[START MATERIAL FOR THIS EXERCISE]
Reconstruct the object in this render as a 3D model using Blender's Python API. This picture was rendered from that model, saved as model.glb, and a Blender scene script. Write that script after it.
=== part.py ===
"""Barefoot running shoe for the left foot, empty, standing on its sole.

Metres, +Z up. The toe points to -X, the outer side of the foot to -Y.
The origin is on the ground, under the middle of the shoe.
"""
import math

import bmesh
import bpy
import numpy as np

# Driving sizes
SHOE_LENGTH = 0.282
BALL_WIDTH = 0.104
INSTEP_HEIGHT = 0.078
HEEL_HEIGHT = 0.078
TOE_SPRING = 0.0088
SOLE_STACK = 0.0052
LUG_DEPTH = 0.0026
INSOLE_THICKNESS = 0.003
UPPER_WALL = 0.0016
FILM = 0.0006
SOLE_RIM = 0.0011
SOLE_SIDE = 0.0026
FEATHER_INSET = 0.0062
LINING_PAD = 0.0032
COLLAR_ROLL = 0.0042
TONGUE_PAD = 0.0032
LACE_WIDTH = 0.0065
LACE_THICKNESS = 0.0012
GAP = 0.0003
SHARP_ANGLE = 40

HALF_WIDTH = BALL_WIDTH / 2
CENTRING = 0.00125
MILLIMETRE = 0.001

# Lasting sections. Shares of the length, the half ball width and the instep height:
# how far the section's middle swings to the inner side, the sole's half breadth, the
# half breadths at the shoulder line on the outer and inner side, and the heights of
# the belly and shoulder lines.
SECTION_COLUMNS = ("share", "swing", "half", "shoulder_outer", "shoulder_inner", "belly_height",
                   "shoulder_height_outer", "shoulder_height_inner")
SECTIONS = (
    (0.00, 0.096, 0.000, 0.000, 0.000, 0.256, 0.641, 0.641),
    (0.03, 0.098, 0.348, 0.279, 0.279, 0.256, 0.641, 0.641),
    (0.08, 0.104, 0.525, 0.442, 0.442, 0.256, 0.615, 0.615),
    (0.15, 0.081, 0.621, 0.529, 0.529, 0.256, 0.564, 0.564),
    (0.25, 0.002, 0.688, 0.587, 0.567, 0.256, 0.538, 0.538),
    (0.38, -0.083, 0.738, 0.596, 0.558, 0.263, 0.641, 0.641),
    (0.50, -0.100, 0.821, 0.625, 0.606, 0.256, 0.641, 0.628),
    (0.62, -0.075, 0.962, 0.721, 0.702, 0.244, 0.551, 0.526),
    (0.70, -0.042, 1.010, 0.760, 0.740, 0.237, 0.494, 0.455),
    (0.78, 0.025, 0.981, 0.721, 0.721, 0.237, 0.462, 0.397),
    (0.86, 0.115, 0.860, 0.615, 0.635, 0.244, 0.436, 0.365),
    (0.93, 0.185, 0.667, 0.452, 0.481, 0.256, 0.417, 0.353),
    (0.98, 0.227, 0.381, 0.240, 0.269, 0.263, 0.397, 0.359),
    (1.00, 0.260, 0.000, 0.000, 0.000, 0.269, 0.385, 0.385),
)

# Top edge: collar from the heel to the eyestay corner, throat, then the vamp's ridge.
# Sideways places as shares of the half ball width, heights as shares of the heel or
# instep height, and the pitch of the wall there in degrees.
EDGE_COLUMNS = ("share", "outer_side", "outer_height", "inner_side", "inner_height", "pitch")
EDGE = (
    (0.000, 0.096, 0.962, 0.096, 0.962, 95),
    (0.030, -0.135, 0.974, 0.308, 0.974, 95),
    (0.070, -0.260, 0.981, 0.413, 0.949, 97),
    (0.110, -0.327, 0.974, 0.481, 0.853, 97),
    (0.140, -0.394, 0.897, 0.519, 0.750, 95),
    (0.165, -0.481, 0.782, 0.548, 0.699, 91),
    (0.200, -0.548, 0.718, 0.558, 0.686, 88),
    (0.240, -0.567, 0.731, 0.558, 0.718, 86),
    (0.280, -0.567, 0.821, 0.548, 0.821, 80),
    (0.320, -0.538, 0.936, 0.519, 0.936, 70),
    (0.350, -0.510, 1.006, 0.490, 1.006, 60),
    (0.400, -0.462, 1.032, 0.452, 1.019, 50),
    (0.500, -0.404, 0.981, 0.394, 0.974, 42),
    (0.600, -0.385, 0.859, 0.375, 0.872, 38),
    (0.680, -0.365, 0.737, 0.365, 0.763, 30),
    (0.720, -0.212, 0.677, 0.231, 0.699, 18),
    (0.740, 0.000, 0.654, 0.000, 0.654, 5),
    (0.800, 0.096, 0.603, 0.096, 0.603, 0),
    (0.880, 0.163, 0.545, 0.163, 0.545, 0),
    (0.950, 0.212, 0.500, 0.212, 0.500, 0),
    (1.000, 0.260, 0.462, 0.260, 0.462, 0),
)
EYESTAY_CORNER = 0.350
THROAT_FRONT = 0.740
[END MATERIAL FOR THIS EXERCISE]
[START MATERIAL FOR THIS EXERCISE]
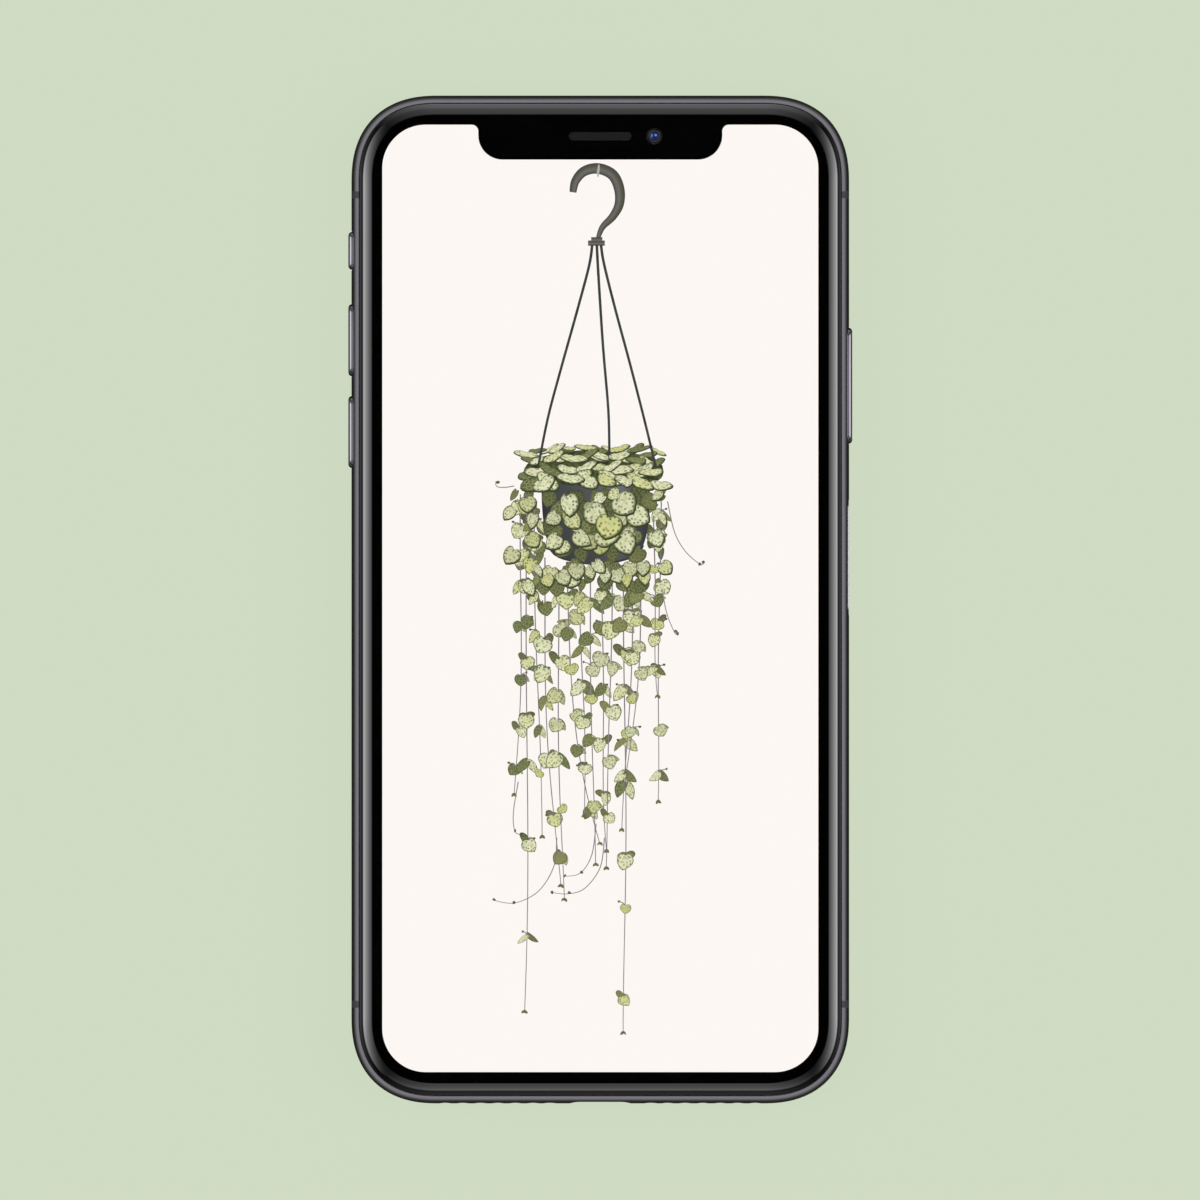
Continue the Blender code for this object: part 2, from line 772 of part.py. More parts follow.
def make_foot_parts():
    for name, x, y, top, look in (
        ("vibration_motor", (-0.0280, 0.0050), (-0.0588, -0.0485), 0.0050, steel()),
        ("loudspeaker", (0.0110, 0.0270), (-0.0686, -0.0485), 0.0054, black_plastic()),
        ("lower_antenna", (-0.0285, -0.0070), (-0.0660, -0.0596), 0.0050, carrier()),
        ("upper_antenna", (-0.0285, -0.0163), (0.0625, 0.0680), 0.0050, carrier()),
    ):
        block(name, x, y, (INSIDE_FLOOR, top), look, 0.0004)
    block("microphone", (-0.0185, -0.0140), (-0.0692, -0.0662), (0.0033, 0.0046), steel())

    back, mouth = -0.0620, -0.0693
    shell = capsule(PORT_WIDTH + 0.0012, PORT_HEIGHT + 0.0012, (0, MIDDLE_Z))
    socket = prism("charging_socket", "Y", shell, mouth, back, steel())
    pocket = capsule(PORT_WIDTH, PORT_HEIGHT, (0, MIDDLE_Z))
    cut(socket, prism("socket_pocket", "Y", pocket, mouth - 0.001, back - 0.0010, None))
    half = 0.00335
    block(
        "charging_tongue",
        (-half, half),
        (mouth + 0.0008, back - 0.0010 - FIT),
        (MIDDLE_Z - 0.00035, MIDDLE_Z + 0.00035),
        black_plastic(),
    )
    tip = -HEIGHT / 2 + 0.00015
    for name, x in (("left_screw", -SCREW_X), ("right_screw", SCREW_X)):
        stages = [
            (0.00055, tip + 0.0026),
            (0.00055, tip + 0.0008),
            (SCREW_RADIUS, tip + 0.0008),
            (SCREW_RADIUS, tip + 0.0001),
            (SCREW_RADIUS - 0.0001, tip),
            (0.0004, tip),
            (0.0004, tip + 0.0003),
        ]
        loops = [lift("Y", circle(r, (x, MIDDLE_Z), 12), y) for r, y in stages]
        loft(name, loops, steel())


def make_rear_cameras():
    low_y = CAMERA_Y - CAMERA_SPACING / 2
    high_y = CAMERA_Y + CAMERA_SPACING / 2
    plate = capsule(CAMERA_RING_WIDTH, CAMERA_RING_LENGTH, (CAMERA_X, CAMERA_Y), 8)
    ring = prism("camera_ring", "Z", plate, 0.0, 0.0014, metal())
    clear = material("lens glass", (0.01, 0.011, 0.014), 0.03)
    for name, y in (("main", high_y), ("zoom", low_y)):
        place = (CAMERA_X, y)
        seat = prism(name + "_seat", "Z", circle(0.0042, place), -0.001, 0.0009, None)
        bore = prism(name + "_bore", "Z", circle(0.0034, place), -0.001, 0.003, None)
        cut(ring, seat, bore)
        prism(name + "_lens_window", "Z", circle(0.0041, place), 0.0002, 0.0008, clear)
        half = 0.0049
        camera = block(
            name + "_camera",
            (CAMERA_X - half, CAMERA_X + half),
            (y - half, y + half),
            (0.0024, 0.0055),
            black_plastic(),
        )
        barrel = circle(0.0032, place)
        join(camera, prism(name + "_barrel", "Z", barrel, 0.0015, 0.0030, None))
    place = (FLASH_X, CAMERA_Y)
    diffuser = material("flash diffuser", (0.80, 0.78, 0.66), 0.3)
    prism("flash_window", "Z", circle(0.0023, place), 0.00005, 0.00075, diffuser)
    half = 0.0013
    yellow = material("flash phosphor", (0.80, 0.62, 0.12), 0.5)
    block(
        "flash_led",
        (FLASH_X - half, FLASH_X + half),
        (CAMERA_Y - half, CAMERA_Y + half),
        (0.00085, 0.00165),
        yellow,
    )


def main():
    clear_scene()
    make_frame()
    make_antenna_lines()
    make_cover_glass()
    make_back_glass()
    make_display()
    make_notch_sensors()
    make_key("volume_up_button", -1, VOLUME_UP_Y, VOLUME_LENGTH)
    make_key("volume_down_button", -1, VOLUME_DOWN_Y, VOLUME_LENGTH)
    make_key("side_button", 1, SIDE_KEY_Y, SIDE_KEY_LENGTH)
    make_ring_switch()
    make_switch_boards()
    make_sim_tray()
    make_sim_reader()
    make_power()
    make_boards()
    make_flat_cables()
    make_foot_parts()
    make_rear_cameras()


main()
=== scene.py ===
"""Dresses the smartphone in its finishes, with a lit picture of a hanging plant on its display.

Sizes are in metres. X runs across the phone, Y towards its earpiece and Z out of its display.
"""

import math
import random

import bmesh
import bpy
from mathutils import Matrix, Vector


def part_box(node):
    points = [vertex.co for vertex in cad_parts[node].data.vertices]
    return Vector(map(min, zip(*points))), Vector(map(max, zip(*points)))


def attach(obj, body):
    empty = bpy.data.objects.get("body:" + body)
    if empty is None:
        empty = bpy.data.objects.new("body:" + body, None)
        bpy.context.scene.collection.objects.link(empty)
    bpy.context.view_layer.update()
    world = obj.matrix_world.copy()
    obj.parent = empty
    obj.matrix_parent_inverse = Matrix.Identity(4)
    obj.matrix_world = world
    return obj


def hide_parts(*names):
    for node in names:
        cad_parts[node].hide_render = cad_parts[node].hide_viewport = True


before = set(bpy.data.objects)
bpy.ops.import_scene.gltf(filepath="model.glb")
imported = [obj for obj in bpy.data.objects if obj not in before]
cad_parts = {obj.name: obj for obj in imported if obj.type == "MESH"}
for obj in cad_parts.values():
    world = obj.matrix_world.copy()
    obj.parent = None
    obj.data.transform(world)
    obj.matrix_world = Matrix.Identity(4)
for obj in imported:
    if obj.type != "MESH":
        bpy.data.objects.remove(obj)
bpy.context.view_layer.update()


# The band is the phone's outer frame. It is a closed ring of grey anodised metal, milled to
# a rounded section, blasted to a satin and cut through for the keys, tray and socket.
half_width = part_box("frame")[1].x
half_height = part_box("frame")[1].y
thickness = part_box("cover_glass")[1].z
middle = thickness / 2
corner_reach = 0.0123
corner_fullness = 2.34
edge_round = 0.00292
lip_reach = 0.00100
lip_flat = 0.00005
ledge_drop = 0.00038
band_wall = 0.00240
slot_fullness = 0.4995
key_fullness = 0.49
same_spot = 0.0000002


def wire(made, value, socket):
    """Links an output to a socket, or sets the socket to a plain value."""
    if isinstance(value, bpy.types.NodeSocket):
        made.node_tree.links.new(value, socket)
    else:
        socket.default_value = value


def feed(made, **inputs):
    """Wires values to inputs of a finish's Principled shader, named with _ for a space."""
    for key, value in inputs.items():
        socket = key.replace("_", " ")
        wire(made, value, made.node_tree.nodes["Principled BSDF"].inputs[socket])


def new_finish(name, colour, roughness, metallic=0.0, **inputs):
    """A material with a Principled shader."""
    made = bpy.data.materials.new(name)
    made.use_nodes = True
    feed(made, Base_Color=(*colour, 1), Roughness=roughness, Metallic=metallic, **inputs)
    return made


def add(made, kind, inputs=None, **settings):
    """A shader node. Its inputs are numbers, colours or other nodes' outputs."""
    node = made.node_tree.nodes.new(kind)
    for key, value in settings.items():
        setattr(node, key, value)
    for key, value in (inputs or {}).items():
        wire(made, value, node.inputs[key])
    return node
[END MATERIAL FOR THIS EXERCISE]
[START MATERIAL FOR THIS EXERCISE]
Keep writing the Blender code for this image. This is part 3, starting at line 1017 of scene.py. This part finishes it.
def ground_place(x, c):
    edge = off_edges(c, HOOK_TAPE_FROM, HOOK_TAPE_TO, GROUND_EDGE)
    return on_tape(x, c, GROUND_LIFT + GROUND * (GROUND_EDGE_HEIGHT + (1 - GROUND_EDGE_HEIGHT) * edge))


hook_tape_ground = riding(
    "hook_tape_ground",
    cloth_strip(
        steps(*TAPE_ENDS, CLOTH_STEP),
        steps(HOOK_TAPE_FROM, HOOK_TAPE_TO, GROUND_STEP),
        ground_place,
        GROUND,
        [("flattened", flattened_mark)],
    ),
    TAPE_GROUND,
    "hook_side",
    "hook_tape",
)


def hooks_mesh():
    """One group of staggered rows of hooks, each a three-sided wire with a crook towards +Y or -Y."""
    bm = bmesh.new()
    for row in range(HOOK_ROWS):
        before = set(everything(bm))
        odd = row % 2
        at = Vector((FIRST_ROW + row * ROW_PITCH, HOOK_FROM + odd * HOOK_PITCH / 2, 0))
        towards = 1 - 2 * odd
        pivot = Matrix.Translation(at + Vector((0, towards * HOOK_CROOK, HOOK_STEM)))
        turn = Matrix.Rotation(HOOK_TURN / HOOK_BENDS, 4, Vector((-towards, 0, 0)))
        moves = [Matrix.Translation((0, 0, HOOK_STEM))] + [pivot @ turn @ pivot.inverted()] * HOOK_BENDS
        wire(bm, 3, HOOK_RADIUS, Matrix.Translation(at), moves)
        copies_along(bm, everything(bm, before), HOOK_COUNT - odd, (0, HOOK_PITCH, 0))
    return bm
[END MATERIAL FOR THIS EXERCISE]
WRITTEN PROBLEM: The lines to return run from the one containing "-1, VOLUME_DOWN_Y, VOLUME_LENGTH)" down to the one containing "obj.matrix_world = Matrix.Identity(4)"; give them exactly, both included, and no others.

SOLUTION FOR THIS EXERCISE:
    make_key("volume_down_button", -1, VOLUME_DOWN_Y, VOLUME_LENGTH)
    make_key("side_button", 1, SIDE_KEY_Y, SIDE_KEY_LENGTH)
    make_ring_switch()
    make_switch_boards()
    make_sim_tray()
    make_sim_reader()
    make_power()
    make_boards()
    make_flat_cables()
    make_foot_parts()
    make_rear_cameras()


main()
=== scene.py ===
"""Dresses the smartphone in its finishes, with a lit picture of a hanging plant on its display.

Sizes are in metres. X runs across the phone, Y towards its earpiece and Z out of its display.
"""

import math
import random

import bmesh
import bpy
from mathutils import Matrix, Vector


def part_box(node):
    points = [vertex.co for vertex in cad_parts[node].data.vertices]
    return Vector(map(min, zip(*points))), Vector(map(max, zip(*points)))


def attach(obj, body):
    empty = bpy.data.objects.get("body:" + body)
    if empty is None:
        empty = bpy.data.objects.new("body:" + body, None)
        bpy.context.scene.collection.objects.link(empty)
    bpy.context.view_layer.update()
    world = obj.matrix_world.copy()
    obj.parent = empty
    obj.matrix_parent_inverse = Matrix.Identity(4)
    obj.matrix_world = world
    return obj


def hide_parts(*names):
    for node in names:
        cad_parts[node].hide_render = cad_parts[node].hide_viewport = True


before = set(bpy.data.objects)
bpy.ops.import_scene.gltf(filepath="model.glb")
imported = [obj for obj in bpy.data.objects if obj not in before]
cad_parts = {obj.name: obj for obj in imported if obj.type == "MESH"}
for obj in cad_parts.values():
    world = obj.matrix_world.copy()
    obj.parent = None
    obj.data.transform(world)
    obj.matrix_world = Matrix.Identity(4)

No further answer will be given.